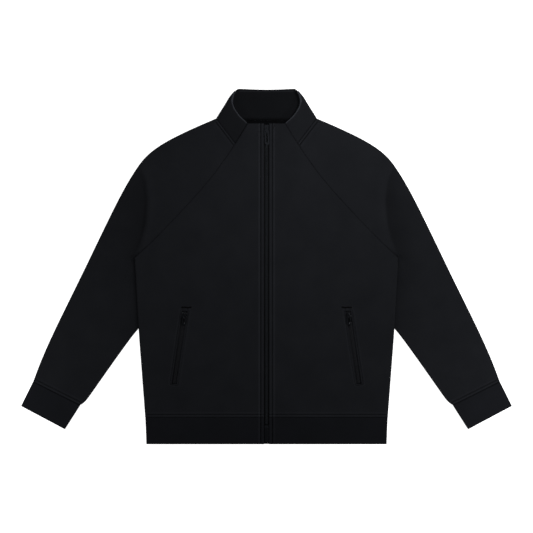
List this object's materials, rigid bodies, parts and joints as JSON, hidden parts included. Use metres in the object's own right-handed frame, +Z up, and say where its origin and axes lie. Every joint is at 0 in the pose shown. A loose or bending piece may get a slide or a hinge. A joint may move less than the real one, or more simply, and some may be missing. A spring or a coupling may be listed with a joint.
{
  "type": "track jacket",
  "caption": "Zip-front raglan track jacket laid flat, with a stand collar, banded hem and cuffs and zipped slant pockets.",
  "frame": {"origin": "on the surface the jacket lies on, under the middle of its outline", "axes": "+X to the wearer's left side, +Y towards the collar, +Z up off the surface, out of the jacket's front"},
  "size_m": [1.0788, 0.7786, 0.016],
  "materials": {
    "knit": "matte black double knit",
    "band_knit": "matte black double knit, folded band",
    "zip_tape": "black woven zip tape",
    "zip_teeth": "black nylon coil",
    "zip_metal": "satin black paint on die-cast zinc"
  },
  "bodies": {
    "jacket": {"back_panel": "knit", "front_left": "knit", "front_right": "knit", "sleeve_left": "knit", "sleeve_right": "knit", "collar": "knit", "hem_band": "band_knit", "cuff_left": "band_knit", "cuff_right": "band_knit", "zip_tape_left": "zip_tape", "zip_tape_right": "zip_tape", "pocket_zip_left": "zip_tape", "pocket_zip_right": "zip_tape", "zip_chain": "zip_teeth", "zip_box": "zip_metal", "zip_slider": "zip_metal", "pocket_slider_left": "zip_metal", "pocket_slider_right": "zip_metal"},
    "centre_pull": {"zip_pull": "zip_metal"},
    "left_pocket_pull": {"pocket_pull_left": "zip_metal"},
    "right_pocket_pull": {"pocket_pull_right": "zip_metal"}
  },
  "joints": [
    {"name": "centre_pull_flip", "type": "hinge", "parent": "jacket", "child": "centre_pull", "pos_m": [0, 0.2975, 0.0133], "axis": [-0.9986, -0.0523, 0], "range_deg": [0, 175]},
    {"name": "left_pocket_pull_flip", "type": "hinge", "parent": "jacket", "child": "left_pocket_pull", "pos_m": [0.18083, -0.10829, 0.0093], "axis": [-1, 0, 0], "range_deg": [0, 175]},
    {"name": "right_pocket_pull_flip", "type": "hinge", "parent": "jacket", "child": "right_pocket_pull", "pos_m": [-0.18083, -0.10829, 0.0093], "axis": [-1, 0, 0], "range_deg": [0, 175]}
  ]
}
+++
__Goal__
Produce an exact copy of the whole listing.

__Task result__
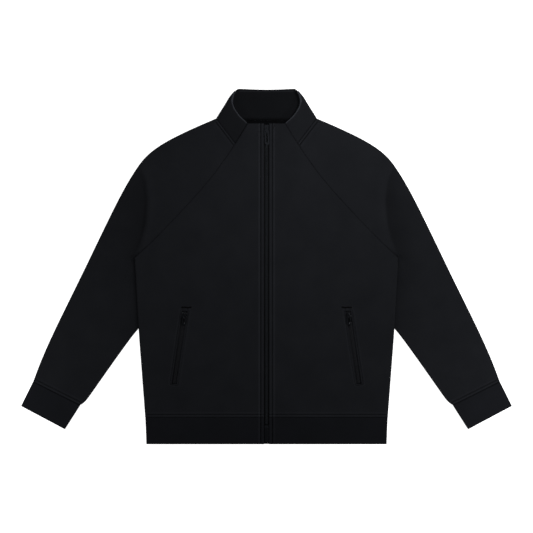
List this object's materials, rigid bodies, parts and joints as JSON, hidden parts included. Use metres in the object's own right-handed frame, +Z up, and say where its origin and axes lie. Every joint is at 0 in the pose shown. A loose or bending piece may get a slide or a hinge. A joint may move less than the real one, or more simply, and some may be missing. A spring or a coupling may be listed with a joint.
{
  "type": "track jacket",
  "caption": "Zip-front raglan track jacket laid flat, with a stand collar, banded hem and cuffs and zipped slant pockets.",
  "frame": {"origin": "on the surface the jacket lies on, under the middle of its outline", "axes": "+X to the wearer's left side, +Y towards the collar, +Z up off the surface, out of the jacket's front"},
  "size_m": [1.0788, 0.7786, 0.016],
  "materials": {
    "knit": "matte black double knit",
    "band_knit": "matte black double knit, folded band",
    "zip_tape": "black woven zip tape",
    "zip_teeth": "black nylon coil",
    "zip_metal": "satin black paint on die-cast zinc"
  },
  "bodies": {
    "jacket": {"back_panel": "knit", "front_left": "knit", "front_right": "knit", "sleeve_left": "knit", "sleeve_right": "knit", "collar": "knit", "hem_band": "band_knit", "cuff_left": "band_knit", "cuff_right": "band_knit", "zip_tape_left": "zip_tape", "zip_tape_right": "zip_tape", "pocket_zip_left": "zip_tape", "pocket_zip_right": "zip_tape", "zip_chain": "zip_teeth", "zip_box": "zip_metal", "zip_slider": "zip_metal", "pocket_slider_left": "zip_metal", "pocket_slider_right": "zip_metal"},
    "centre_pull": {"zip_pull": "zip_metal"},
    "left_pocket_pull": {"pocket_pull_left": "zip_metal"},
    "right_pocket_pull": {"pocket_pull_right": "zip_metal"}
  },
  "joints": [
    {"name": "centre_pull_flip", "type": "hinge", "parent": "jacket", "child": "centre_pull", "pos_m": [0, 0.2975, 0.0133], "axis": [-0.9986, -0.0523, 0], "range_deg": [0, 175]},
    {"name": "left_pocket_pull_flip", "type": "hinge", "parent": "jacket", "child": "left_pocket_pull", "pos_m": [0.18083, -0.10829, 0.0093], "axis": [-1, 0, 0], "range_deg": [0, 175]},
    {"name": "right_pocket_pull_flip", "type": "hinge", "parent": "jacket", "child": "right_pocket_pull", "pos_m": [-0.18083, -0.10829, 0.0093], "axis": [-1, 0, 0], "range_deg": [0, 175]}
  ]
}